> _YOUR GOAL_
Quote only the lines from the top of the listing below down to and including the line with "belt stretched round".

> _RAW DATA_
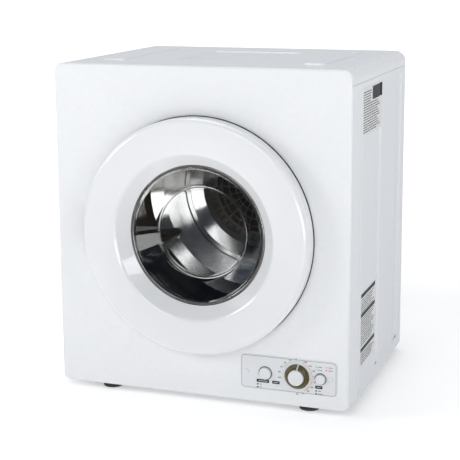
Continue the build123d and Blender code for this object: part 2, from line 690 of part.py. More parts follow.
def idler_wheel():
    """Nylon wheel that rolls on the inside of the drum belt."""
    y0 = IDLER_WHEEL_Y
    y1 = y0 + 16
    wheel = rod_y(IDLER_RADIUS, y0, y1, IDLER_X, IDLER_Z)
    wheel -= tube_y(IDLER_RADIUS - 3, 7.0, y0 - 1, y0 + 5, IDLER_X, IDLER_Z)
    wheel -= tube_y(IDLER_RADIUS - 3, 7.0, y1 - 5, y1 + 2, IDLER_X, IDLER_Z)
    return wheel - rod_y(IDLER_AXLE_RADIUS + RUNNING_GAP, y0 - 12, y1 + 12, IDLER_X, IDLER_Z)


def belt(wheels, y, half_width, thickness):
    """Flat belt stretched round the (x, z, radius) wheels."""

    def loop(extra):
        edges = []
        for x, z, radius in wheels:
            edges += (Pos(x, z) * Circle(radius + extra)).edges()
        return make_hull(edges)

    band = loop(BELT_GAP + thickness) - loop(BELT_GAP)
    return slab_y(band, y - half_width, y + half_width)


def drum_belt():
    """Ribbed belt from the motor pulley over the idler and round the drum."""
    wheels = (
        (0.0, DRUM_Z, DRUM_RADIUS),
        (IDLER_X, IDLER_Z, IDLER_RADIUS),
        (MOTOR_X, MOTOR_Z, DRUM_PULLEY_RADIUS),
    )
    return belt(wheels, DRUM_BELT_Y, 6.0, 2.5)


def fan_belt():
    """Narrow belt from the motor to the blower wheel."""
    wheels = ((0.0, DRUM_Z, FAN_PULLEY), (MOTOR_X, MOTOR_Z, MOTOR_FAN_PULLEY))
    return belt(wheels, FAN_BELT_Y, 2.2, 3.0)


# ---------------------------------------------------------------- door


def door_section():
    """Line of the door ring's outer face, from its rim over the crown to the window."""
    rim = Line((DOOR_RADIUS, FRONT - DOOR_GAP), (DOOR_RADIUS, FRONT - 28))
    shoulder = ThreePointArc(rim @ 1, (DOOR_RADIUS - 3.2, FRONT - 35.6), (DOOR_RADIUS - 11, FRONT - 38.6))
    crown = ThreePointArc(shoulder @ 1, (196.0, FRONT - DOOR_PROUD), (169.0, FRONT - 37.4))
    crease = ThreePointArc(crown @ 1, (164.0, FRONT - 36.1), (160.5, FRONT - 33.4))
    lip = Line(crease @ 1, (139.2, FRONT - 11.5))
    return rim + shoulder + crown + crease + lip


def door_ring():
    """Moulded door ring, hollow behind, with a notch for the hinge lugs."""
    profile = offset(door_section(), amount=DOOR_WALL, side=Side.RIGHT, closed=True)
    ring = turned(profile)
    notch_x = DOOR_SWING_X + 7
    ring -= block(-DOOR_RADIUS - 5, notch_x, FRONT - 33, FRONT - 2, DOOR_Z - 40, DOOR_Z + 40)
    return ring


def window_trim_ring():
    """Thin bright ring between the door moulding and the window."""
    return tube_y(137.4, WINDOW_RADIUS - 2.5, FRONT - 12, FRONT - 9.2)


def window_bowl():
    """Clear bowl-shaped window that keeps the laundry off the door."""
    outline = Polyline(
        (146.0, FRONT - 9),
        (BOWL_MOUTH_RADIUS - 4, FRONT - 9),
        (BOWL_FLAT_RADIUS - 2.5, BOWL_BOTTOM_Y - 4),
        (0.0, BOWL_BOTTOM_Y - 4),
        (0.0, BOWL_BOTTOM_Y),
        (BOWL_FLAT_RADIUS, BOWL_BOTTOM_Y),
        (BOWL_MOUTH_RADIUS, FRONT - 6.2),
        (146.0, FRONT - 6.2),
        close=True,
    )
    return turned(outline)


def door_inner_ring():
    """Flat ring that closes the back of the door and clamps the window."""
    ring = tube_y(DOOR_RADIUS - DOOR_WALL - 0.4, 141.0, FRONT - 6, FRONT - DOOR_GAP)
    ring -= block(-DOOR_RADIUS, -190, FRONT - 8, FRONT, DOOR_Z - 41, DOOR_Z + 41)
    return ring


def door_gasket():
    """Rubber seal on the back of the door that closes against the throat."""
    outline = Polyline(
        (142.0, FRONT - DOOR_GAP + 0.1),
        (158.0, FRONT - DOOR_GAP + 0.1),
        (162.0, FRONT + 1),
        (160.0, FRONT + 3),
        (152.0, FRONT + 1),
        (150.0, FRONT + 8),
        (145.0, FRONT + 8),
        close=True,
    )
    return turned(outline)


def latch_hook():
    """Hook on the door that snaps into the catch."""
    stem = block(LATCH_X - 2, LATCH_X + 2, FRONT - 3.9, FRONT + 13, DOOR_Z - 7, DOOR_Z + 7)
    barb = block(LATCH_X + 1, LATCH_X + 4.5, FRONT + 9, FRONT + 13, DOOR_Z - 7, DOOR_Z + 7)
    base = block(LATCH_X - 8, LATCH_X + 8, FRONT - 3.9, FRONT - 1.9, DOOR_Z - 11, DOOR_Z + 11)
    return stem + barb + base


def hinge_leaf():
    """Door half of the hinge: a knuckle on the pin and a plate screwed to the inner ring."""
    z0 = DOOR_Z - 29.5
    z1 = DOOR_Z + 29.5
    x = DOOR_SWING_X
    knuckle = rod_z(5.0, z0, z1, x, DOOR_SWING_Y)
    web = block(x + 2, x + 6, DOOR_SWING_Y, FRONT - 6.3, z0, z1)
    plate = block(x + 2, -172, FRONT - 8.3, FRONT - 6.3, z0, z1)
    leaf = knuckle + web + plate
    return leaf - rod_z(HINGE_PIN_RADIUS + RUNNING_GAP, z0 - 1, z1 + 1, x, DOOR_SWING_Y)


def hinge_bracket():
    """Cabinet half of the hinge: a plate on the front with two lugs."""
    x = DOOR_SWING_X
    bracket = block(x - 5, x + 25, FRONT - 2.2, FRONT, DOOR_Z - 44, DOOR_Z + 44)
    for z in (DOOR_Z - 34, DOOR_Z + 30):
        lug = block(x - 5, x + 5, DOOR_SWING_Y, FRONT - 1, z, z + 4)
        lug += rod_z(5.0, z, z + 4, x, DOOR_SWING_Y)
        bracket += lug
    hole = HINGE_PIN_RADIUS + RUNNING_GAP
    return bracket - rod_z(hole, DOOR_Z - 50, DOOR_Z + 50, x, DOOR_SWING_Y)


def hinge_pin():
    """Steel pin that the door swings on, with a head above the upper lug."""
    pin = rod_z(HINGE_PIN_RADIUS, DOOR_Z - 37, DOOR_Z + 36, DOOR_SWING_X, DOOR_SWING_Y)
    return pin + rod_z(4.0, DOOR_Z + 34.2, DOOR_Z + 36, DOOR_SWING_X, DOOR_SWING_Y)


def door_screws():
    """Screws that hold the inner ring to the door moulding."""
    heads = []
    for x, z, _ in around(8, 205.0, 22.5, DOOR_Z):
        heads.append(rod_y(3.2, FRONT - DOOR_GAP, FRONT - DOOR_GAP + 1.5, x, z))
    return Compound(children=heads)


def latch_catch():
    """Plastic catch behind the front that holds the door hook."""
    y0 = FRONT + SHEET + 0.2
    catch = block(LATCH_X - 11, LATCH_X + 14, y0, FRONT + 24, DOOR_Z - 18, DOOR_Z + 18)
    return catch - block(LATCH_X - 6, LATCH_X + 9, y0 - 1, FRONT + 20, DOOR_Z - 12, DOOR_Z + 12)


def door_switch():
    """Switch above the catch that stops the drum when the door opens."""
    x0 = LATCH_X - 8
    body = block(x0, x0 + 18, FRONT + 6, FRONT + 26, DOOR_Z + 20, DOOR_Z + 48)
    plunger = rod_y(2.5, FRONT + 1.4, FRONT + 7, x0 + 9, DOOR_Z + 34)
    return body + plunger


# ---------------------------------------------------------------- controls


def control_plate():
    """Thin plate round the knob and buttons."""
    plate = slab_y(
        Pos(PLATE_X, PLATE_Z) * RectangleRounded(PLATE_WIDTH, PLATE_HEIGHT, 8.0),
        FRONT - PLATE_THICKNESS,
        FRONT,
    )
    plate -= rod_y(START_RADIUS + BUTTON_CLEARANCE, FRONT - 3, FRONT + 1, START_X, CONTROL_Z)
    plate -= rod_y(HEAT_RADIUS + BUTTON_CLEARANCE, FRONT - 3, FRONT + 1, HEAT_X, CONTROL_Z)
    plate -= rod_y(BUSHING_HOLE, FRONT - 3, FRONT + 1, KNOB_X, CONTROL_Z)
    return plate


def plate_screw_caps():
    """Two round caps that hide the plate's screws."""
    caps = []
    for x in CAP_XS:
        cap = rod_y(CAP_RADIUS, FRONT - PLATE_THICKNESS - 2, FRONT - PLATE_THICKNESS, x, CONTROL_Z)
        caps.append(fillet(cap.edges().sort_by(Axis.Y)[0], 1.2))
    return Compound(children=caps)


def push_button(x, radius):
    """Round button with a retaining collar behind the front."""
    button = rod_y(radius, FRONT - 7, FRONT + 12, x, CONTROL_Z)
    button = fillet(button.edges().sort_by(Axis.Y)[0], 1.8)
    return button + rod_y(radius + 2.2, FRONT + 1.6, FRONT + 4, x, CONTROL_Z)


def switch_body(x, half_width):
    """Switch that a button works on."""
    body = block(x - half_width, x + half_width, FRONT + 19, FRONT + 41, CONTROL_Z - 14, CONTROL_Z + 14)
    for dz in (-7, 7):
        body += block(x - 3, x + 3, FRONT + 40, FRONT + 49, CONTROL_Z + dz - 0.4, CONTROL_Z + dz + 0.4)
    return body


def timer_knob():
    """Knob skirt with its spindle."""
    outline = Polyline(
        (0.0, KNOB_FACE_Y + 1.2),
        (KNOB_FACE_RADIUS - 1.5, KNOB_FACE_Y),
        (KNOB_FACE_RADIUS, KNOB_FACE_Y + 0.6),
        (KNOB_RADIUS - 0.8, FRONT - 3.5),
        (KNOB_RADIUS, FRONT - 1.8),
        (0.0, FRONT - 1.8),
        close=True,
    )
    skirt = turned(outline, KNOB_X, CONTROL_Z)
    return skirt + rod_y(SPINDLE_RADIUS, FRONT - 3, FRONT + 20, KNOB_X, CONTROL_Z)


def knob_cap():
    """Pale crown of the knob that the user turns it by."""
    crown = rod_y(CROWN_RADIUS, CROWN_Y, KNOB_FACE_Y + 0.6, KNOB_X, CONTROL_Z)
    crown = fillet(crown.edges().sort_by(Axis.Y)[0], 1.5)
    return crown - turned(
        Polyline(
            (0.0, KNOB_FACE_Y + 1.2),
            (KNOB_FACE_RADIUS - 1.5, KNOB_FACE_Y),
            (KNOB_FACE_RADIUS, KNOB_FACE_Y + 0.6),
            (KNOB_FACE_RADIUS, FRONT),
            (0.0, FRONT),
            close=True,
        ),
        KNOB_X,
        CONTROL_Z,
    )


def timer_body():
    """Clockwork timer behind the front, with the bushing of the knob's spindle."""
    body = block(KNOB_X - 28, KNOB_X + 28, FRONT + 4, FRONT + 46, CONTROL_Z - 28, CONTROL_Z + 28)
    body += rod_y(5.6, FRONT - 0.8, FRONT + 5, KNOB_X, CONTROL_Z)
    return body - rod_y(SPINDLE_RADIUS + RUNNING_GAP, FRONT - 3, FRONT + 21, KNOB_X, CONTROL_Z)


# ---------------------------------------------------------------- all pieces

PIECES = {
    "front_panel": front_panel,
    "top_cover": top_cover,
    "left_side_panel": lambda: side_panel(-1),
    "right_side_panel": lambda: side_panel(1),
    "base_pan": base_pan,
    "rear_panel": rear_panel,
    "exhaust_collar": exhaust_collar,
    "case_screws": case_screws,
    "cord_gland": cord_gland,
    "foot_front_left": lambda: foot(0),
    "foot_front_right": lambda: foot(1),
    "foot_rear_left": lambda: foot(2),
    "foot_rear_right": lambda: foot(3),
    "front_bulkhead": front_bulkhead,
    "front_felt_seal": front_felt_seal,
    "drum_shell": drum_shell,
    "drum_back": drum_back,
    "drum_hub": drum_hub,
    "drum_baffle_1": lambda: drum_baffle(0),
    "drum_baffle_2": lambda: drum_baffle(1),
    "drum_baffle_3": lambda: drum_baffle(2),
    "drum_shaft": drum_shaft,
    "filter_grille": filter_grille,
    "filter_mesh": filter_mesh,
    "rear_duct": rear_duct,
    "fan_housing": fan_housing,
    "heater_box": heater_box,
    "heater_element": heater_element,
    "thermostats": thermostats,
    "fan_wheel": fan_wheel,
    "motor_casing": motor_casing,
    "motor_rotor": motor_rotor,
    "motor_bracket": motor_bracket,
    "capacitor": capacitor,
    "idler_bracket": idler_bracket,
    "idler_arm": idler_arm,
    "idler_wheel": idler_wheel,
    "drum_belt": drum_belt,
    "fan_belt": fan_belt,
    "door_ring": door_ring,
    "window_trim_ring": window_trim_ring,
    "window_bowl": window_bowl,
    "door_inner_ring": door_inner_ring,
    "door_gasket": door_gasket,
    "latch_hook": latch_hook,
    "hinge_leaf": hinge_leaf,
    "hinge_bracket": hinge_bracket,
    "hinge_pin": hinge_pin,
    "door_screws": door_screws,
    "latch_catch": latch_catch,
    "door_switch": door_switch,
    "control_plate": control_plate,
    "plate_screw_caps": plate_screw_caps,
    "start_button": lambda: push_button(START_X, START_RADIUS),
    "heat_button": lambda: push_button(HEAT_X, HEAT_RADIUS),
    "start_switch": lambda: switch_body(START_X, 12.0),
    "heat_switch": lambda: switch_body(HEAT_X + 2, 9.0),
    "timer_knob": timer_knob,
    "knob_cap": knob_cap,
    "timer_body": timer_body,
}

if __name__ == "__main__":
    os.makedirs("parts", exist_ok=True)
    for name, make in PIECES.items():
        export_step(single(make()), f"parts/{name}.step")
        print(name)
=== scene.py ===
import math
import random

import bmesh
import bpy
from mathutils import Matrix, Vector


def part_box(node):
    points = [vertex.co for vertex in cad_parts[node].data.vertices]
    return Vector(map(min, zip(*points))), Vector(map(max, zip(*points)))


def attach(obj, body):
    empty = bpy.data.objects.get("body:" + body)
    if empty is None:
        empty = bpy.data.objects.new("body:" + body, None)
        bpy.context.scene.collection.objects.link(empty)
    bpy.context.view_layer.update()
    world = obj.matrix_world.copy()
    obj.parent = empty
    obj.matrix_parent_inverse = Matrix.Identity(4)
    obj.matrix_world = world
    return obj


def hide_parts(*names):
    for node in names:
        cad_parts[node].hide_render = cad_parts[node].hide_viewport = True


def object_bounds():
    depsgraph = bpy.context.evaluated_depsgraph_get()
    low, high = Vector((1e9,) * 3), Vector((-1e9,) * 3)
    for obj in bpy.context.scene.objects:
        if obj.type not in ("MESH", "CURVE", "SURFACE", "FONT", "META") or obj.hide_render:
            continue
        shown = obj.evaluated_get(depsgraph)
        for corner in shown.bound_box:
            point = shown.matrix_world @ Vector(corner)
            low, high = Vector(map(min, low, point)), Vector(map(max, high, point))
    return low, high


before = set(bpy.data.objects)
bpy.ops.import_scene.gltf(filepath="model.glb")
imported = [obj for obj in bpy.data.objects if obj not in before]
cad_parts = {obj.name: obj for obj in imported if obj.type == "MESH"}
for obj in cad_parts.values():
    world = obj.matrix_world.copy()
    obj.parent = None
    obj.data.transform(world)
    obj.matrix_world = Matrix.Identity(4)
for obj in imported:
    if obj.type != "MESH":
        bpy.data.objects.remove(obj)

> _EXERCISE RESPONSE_
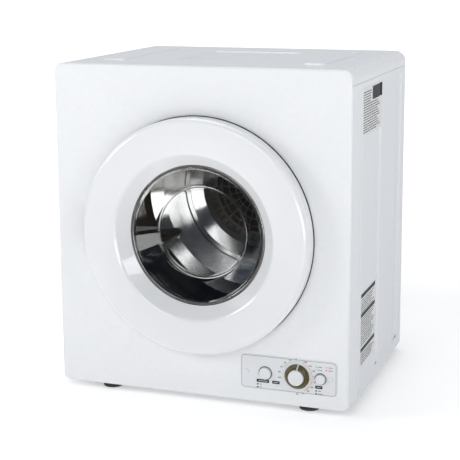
Continue the build123d and Blender code for this object: part 2, from line 690 of part.py. More parts follow.
def idler_wheel():
    """Nylon wheel that rolls on the inside of the drum belt."""
    y0 = IDLER_WHEEL_Y
    y1 = y0 + 16
    wheel = rod_y(IDLER_RADIUS, y0, y1, IDLER_X, IDLER_Z)
    wheel -= tube_y(IDLER_RADIUS - 3, 7.0, y0 - 1, y0 + 5, IDLER_X, IDLER_Z)
    wheel -= tube_y(IDLER_RADIUS - 3, 7.0, y1 - 5, y1 + 2, IDLER_X, IDLER_Z)
    return wheel - rod_y(IDLER_AXLE_RADIUS + RUNNING_GAP, y0 - 12, y1 + 12, IDLER_X, IDLER_Z)


def belt(wheels, y, half_width, thickness):
    """Flat belt stretched round the (x, z, radius) wheels."""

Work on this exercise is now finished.